Hi everyone! Today we want to answer one of the most common questions we get asked.

What should you include on your resume?

A resume is a concise overview of your achievements. And the sections you decide to include on your resume should help you structure those achievements. At the very least, your resume must include the following:

Work Experience: Experienced professionals generally include 3-5 work experiences in this section, while students or graduates with less experience can include fewer experiences. If you don't have any work experience, don't worry! See our samples for students here which show you alternative sections you can include.

Education: Include all colleges/institutions you've attended, along with your major, minor and graduation year. If you've graduated university, don't include your high school information. Our resume templates/samples here show you different ways you can list your education.

Contact Information: It's important that potential employers and recruiters can easily reach you, so ensure you've included your email address and mobile number. While you shouldn't necessarily include your full physical address, recruiters find it easier to determine your eligibility if you include your current city on your resume. This is particularly useful if your previous job locations were in a different city to the job you're now applying for.

So what should you not include on your resume?

Objective: All recruiters agree that an Objective is superfluous on a resume. The company already knows what you’re looking for because you applied for a specific position. Having an objective section may even exclude you from other similar positions that might be interesting to you.

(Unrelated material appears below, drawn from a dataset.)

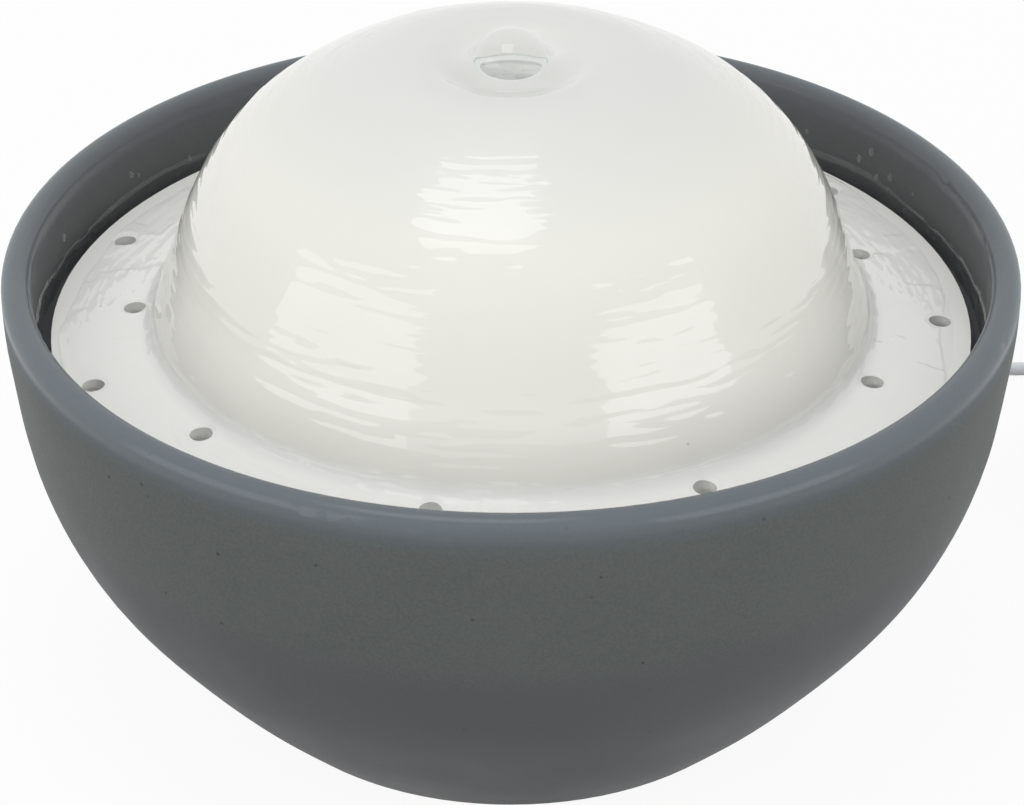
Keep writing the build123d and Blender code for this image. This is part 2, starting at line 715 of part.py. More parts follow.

Summary: With a few exceptions, a Summary section generally does little for your resume apart from duplicating your achievements and wasting space. Your resume is already meant to be a concise summary of your achievements. There's no need to re-summarize it in a paragraph form. The only exception to this rule is if you need to add important information that is not already in another section on your resume. For example, if you're looking to completely change your career & role (e.g. moving from software engineering to marketing), you could use 1-2 lines to direct a recruiter to the specific roles you are looking for. If you do decide to include a summary, ensure that it is not filled with fluffy, subjective buzzwords like "team player".

References: References (or even 'References available upon request') never belongs on a resume. It just wastes space. Employers will ask you directly if they ever need to contact your references.

What other sections can I include on my resume?

Many candidates often ask whether or not they should include a specific section on their resume. Common questions we often get as recruiters are: Should I write about my extra-curricular or volunteer experiences? What about the online courses I did? Or specific coursework projects I completed at college?

The answer is to include what's relevant to the skills the job is looking for. Your resume serves one purpose. To help an employer find out if you're a good fit or not for a role. So you need to add/remove sections that help convince an employer you're a good fit! For example, if you're applying for a programming job and you don't have any formal work experience or degree to support it, you surely want to include details about an online course you did or the programming projects you worked on! Similarly, if you're applying for a role that requires you to have specific hard skills or knowledge of different languages, you should absolutely include a Skills section! If you're having trouble deciding whether or not to include a section or specific details on your resume, remember to always think hard about how it fits into your story as an applicant.

Common sections candidates have on their resume include:

Activities: You can include projects, extra-curricular or leadership experiences that are relevant to your role. Particularly if you're in college or a recent graduate, you can use this section to describe additional experiences, like leadership activities, volunteering work or university projects. Change the name of the section depending on what you list.

Skills: A Skills section is common to include on a resume. You can include languages, technical skills, professional societies / memberships or interests. Here's an example. Here's another. Note that there is no fixed format - it can vary based on what you are trying to showcase. Please do not use visuals, bar graphs or the like to represent your skills! These take up space and are hard to interpret by both recruiters and automated resume screeners.

Awards: You should list any awards you’ve received, including those that don’t seem directly applicable to the skillset are often relevant in showing your accomplishments. Ensure you state the context of your awards.